- Born: Edna Minna Nelson 15 December 1904 Pyrmont, New South Wales
- Died: 10 February 1997 (aged 92) Canberra, Australian Capital Territory
- Occupations: Trade unionist, writer
- Known for: Labour movement activism, equal pay for women
- Relatives: Lyndall Ryan (daughter)

= Edna Ryan (activist) =

Australian activist

Edna Minna Ryan, née Nelson (15 December 1904 – 10 February 1997) was an Australian feminist and labour movement activist and writer, and a role model and mentor to a whole generation of women. Mary Owen (feminist, unionist, and activist) wrote that she "may not have been the most outstanding woman in the women's movement but she has probably done more to improve the status of Australian women than any other person this century." For former Senator Susan Ryan (no relation): "She was the most inspiring and admirable woman I have known."

==Biography==
Edna was born in Pyrmont. She became politically active early in life, participating in the marches through the streets of Sydney associated with General Strike of 1917 when she was still a High School student. She was involved in the first International Women's Day in Sydney in 1928, and in the labour movement as an organiser of the wives of timber workers during the Timber Workers' strike of 1929. In the 1920s she was a member of the Communist Party of Australia and the Industrial Workers of the World (IWW), but by 1935 she had joined the Australian Labor Party. In 1956 she was elected to Fairfield Municipal Council, becoming New South Wales' first female deputy mayor in 1958. She was a member of Fairfield Council and its successor Prospect County Council until her retirement in 1972.

On her retirement from the workforce she became a member of the Women's Electoral Lobby, attending it foundational conference in 1973. In WEL she devoted most of her activity to women in the paid work force. Her intervention on WEL's behalf in the national Minimum Wage case at the Conciliation and Arbitration Commission in Melbourne in 1974, supplied data on the number of solo female breadwinners in Australia. This information had never before presented to an industrial tribunal, and was instrumental in the decision by Judge Terry Winter to equalise the female Minimum Wage with the male award, which was another essential step in establishing the principal of 'equal pay for work of equal value' in the Australian wage system.

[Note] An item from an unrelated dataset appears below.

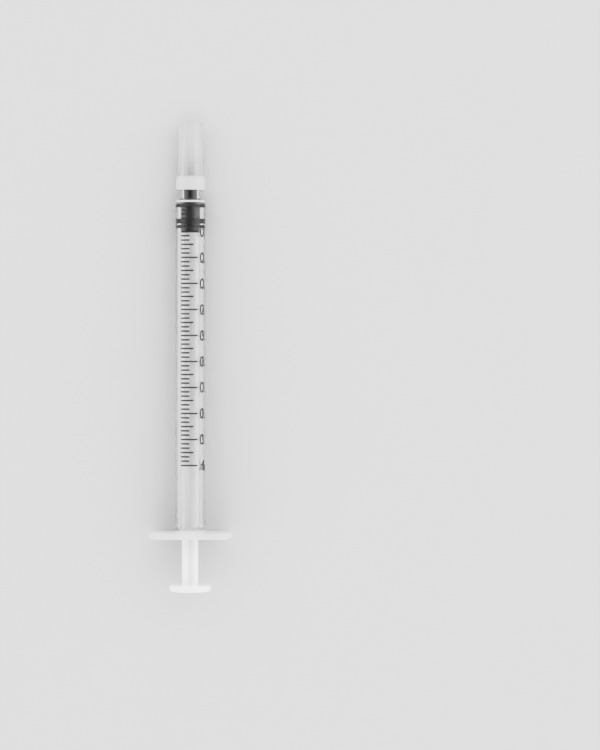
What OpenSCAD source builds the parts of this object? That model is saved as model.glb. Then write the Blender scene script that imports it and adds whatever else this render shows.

She was also instrumental in WEL's subsequent submission on Maternity Leave.

Edna died in Canberra in 1997.

==Legacy==
Edna Ryan Awards (The Ednas)

The Edna Ryan Awards, also known as "the Ednas", were created in 1998 by a group of her friends and the NSW Women's Electoral Lobby to honour her life and work and to acknowledge the contributions by other women that make a feminist difference. The Edna Ryan awards have categories for:

- leadership
- mentoring
- workplace
- community activism
- arts and culture, and
- media and communication, and
- "Grand Stirrer"

Notable winners have included Brittany Higgins (Grand Stirrer), Our Bodies Our Choices, Ann Reynolds (Community Activism), Georgie Dent, fEMPOWER, Mary O'Sullivan, Deborah Brennan (Education), Mehreen Faruqui (Grand Stirrer, 2017), Mary Konstantopoulos, and Amanda Hill (Grand Stirrer, 2016).

== Publications ==
Together with Anne Conlon she researched and wrote the first history of the long agitation for Equal Pay in Australia, published in 1975 as Gentle Invaders: Australian Women and the Workforce 1788-1974. She subsequently researched and wrote Two-thirds of a Man: Women and Arbitration in New South Wales 1902-08, published in 1984.

== Honours ==
In 1985 Edna Ryan was awarded an honorary Doctorate of Letters by the University of Sydney. She received another honorary doctorate in 1995 from Macquarie University.